12. That takes me to consider the next question as to whether the demand made by the Corporation of the octroi duty for the period between April, 1989 and March, 2001 is barred by Law of Limitation. It reveals from the written statement filed by the Corporation that they have categorically denied that the appellants have separate spare-parts division and their record is separately maintained and the same is inspected by their officers. They have also denied that the appellants keep separate accounts of the spares and components. They have further denied that they regularly check the returns every month and they did not find any discrepancies or suppression of the octroi duty. As a matter of fact there is a positive assertion in the written statement that the correctness of tariff was never checked and that the returns were checked only from the angle of correctness of quantities of various goods imported within limits of the Corporation by comparing the same with passes issued at the time of import. The appellant while filing its monthly returns, according to the corporation, used to calculate octroi duty payable by it as per its own interpretation as regards tariff applicable and they took undue advantage of the procedure that was being followed by its officers while levying octroi duty. It appears, when the Corporation during inspection of the record noticed that the proper duty was not shown in the returns pertaining to components and some other items and that there was suppression or evasion of the octroi duty, the impugned demand was made. Mr.Abhyankar, learned senior counsel for the appellants submitted that there is no allegation of evasion or suppression of tax. On the other hand, Mr.Walawalkar, learned senior counsel for the Corporation, submitted that this is clear case of evasion/suppression of tax which was noticed by the officers of the Corporation when they checked and inspected the record and unless the parties are allowed to lead evidence in support of their contentions it would not be proper to grant interim injunction on the ground of limitation raised by the appellants.

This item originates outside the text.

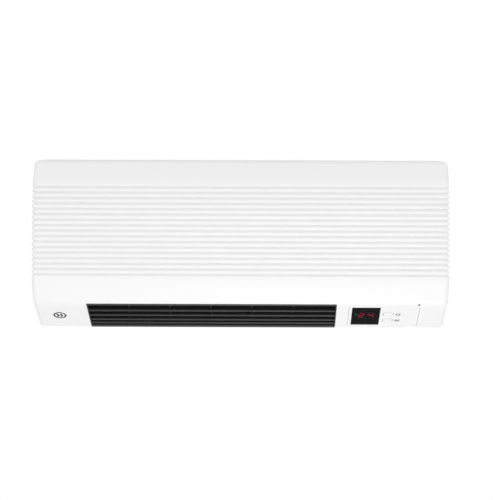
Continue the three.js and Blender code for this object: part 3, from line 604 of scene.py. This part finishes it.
def shell_solid(name, inset, back, grooved):
    """The body as a closed solid, inset from the outer skin and cut off square at the back."""
    path = section_path(inset, back)
    plain = [(point, normal, 0.0) for point, normal in path]
    if grooved:
        ribs = groove_rows(path)
        high, low = ribs[0][0].y, ribs[-1][0].y
        above = [row for row in plain if row[0].y > high + 0.3]
        below = [row for row in plain if row[0].y < low - 0.3]
        rows = above + ribs + below
    else:
        rows = plain
    radius = END_RADIUS - inset
    half = HALF_WIDTH - inset
    side_steps = ((4, 1.0), (9, 1.0), (13, 0.55), (GROOVE_WRAP, 0.0)) if grooved else ()
    lines = []
    for point, normal, depth in rows:
        line = []
        for step in range(9):
            a = math.radians(90 * step / 8)
            reach = radius - depth
            spot = point - normal * (radius - reach * math.cos(a))
            line.append((half - radius + reach * math.sin(a), spot.x, spot.y))
        edge = point - normal * radius
        for distance, fade in side_steps:
            line.append((half - depth * fade, edge.x + distance * wrap_share(point.y), edge.y))
        lines.append([(-x, y, z) for x, y, z in reversed(line)] + line)
    width = len(lines[0])
    verts = [point for line in lines for point in line]
    faces = []
    for row in range(len(lines) - 1):
        for column in range(width - 1):
            a = row * width + column
            faces.append([a, a + 1, a + width + 1, a + width])
    last = (len(lines) - 1) * width
    faces.append([row * width for row in range(len(lines))])
    faces.append([row * width + width - 1 for row in range(len(lines))])
    faces.append(list(range(width)) + list(range(last + width - 1, last - 1, -1)))
    return make_object(name, verts, faces)


# ------------------------------------------------------------------ casing

def pilot_hole():
    radius = PILOT_RADIUS + 0.3
    x = (PILOT[0] - radius, PILOT[0] + radius)
    y = (PILOT[1] - radius, PILOT[1] + radius)
    return flared_cutter(x, y, radius, 0.2)


def front_cover():
    cover = shell_solid("front_cover_shell", 0.0, PARTING, True)
    combine(cover, [shell_solid("cavity", WALL, PARTING + 6, False)])
    grille_low, grille_high = box_mm("intake_grille")
    switch_low, switch_high = box_mm("rocker_housing")
    cutters = [
        flared_cutter(OUTLET["x"], OUTLET["y"], 0.8, 0.6),
        flared_cutter(PANEL["x"], PANEL["y"], PANEL["round"], 0.35),
        pilot_hole(),
        block(
            "intake",
            (grille_low.x - INTAKE_GAP, grille_high.x + INTAKE_GAP),
            (grille_low.y - INTAKE_GAP, grille_high.y + INTAKE_GAP),
            (70, 120),
        ),
        block(
            "switch",
            (200, 240),
            (switch_low.y + 1, switch_high.y - 1),
            (switch_low.z + 1, switch_high.z - 1),
        ),
    ]
    for index in (1, 2, 3):
        low, high = box_mm(f"cover_screw_{index}")
        middle = (low + high) / 2
        seat = Matrix.Translation((middle.x, middle.y, -HALF_HEIGHT))
        cutters.append(lathe("hole", [(4.2, -2), (3.7, 0.4), (3.7, 1.4), (1.8, 1.41), (1.8, 6)], seat, 32))
    combine(cover, cutters)
    return stand_for(dress(smooth(cover, 28), FINISH["white_shell"]), "front_cover")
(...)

13. It is now well settled that the question of limitation is a mixed question of law and fact. The present case indubitably raises several disputed questions of fact and, in my opinion, they cannot be dealt with at this stage. It is true that the municipal council should make demand of octroi dues with least practicable delay and/or should avoid any inordinate delay. But the question whether the delay was or had not been avoidable would depend on the facts and circumstances of each case. The question of limitation would also raise few other questions, such as whether there is delay and, if "Yes", whether the entire claim is barred by Law of Limitation ? Who was responsible for the delay, Whether the appellants or the Corporation ? and if appellant, whether it is open for them to raise an issue of limitation ? Whether one can claim immunity on the ground of limitation, who has evaded/suppressed the octroi duty or has not filed true and correct returns ?. All these questions cannot be addressed at this stage and will have to be considered and gone into during trial. It may be noticed that though Mr.Abhyankar, learned senior counsel for the appellants invited my attention to the Rules 23, 28 and 31 of the rules read with Section 142 of the Municipalities Act, none of the learned senior counsel for the parties could pin point any provision either in the Corporation Act or in the Municipalities Act prescribing the limitation for such demand by the Corporation. The question, therefore, may arise as to whether general provisions of the law of limitation would apply. However, no such submission was advanced by either of the learned senior counsel for the parties. The trial Court, however, may have to consider all such questions during trial and they cannot be considered at this stage.
14. Prima facie I am satisfied that neither the case for interim relief is made out nor the impugned judgment warrants interference by this Court. That apart, there is no dispute that the appellants pay huge octroi duty every month. It is nobody's case that the appellants are financially weak and are not in a position to deposit the amount of demand. Keeping that in view and considering that if the amount, as demanded by the Corporation, is paid by the appellants and even if they ultimately succeed in the suit it is possible to adjust the said amount towards future dues. In such an eventuality it would be open to the court to direct the Corporation to pay interest on the said amount. In my opinion, the Corporation which has its financial obligations, its source of revenue cannot be obstructed by the interim order restraining them from recovering the taxes irrespective of the fact whether the demand is in respect of past dues. The trial Court was justified in dismissing the applications filed by the appellants. In the circumstances these appeals fail and are dismissed as such.
The appellants, however, are allowed to deposit 50% of the total dues of octroi, as demanded by the impugned letters/orders, within a period of six weeks from today and remaining 50% within a period of four weeks therefrom. The trial Court shall endeavour to dispose of the suits as expeditiously as possible and in any event within a period of six months from the date of receipt of this order on merits in accordance with law. The parties are directed to co-operate and shall preclude from seeking adjournments on frivolous grounds. With these observations both the appeals stands disposed of.